** TO DO **
Quote exactly the lines spanning from the top of the data below to the line that contains "COVER_THICKNESS = 2.6 * MM", including both.
%%
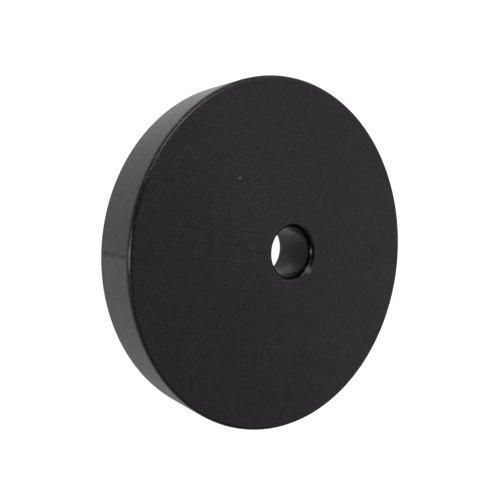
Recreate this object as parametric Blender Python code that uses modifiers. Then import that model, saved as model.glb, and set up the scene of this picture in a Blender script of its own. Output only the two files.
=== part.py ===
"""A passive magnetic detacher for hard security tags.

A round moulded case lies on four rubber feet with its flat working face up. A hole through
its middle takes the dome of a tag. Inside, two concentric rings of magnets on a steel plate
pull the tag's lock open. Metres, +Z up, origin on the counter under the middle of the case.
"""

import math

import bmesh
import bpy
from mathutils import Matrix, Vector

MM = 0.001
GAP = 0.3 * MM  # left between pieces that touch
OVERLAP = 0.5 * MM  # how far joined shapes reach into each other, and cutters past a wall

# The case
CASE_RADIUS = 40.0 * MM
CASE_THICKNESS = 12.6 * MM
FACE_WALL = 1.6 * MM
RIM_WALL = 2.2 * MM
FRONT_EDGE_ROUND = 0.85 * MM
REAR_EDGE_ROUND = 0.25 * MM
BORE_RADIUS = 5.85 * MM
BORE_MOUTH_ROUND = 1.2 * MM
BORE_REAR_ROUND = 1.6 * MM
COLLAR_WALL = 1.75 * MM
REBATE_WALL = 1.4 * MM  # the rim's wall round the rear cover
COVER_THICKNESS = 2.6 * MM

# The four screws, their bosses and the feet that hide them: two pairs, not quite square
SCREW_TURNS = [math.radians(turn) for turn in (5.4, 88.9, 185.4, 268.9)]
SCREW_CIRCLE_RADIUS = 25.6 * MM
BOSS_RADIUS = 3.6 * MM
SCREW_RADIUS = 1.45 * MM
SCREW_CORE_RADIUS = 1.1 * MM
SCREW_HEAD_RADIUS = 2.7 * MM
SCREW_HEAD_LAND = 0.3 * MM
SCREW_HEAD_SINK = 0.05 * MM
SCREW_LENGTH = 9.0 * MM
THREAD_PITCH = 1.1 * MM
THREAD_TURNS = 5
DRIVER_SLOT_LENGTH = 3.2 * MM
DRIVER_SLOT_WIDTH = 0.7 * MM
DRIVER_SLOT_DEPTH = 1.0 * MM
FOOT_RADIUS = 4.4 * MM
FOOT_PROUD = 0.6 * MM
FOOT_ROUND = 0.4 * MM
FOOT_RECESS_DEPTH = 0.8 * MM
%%
** EXERCISE RESPONSE **
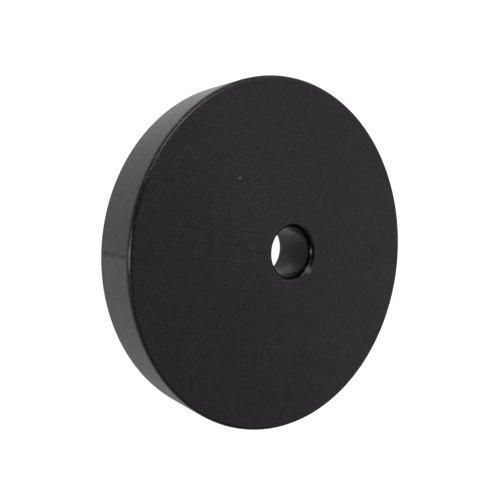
Recreate this object as parametric Blender Python code that uses modifiers. Then import that model, saved as model.glb, and set up the scene of this picture in a Blender script of its own. Output only the two files.
=== part.py ===
"""A passive magnetic detacher for hard security tags.

A round moulded case lies on four rubber feet with its flat working face up. A hole through
its middle takes the dome of a tag. Inside, two concentric rings of magnets on a steel plate
pull the tag's lock open. Metres, +Z up, origin on the counter under the middle of the case.
"""

import math

import bmesh
import bpy
from mathutils import Matrix, Vector

MM = 0.001
GAP = 0.3 * MM  # left between pieces that touch
OVERLAP = 0.5 * MM  # how far joined shapes reach into each other, and cutters past a wall

# The case
CASE_RADIUS = 40.0 * MM
CASE_THICKNESS = 12.6 * MM
FACE_WALL = 1.6 * MM
RIM_WALL = 2.2 * MM
FRONT_EDGE_ROUND = 0.85 * MM
REAR_EDGE_ROUND = 0.25 * MM
BORE_RADIUS = 5.85 * MM
BORE_MOUTH_ROUND = 1.2 * MM
BORE_REAR_ROUND = 1.6 * MM
COLLAR_WALL = 1.75 * MM
REBATE_WALL = 1.4 * MM  # the rim's wall round the rear cover
COVER_THICKNESS = 2.6 * MM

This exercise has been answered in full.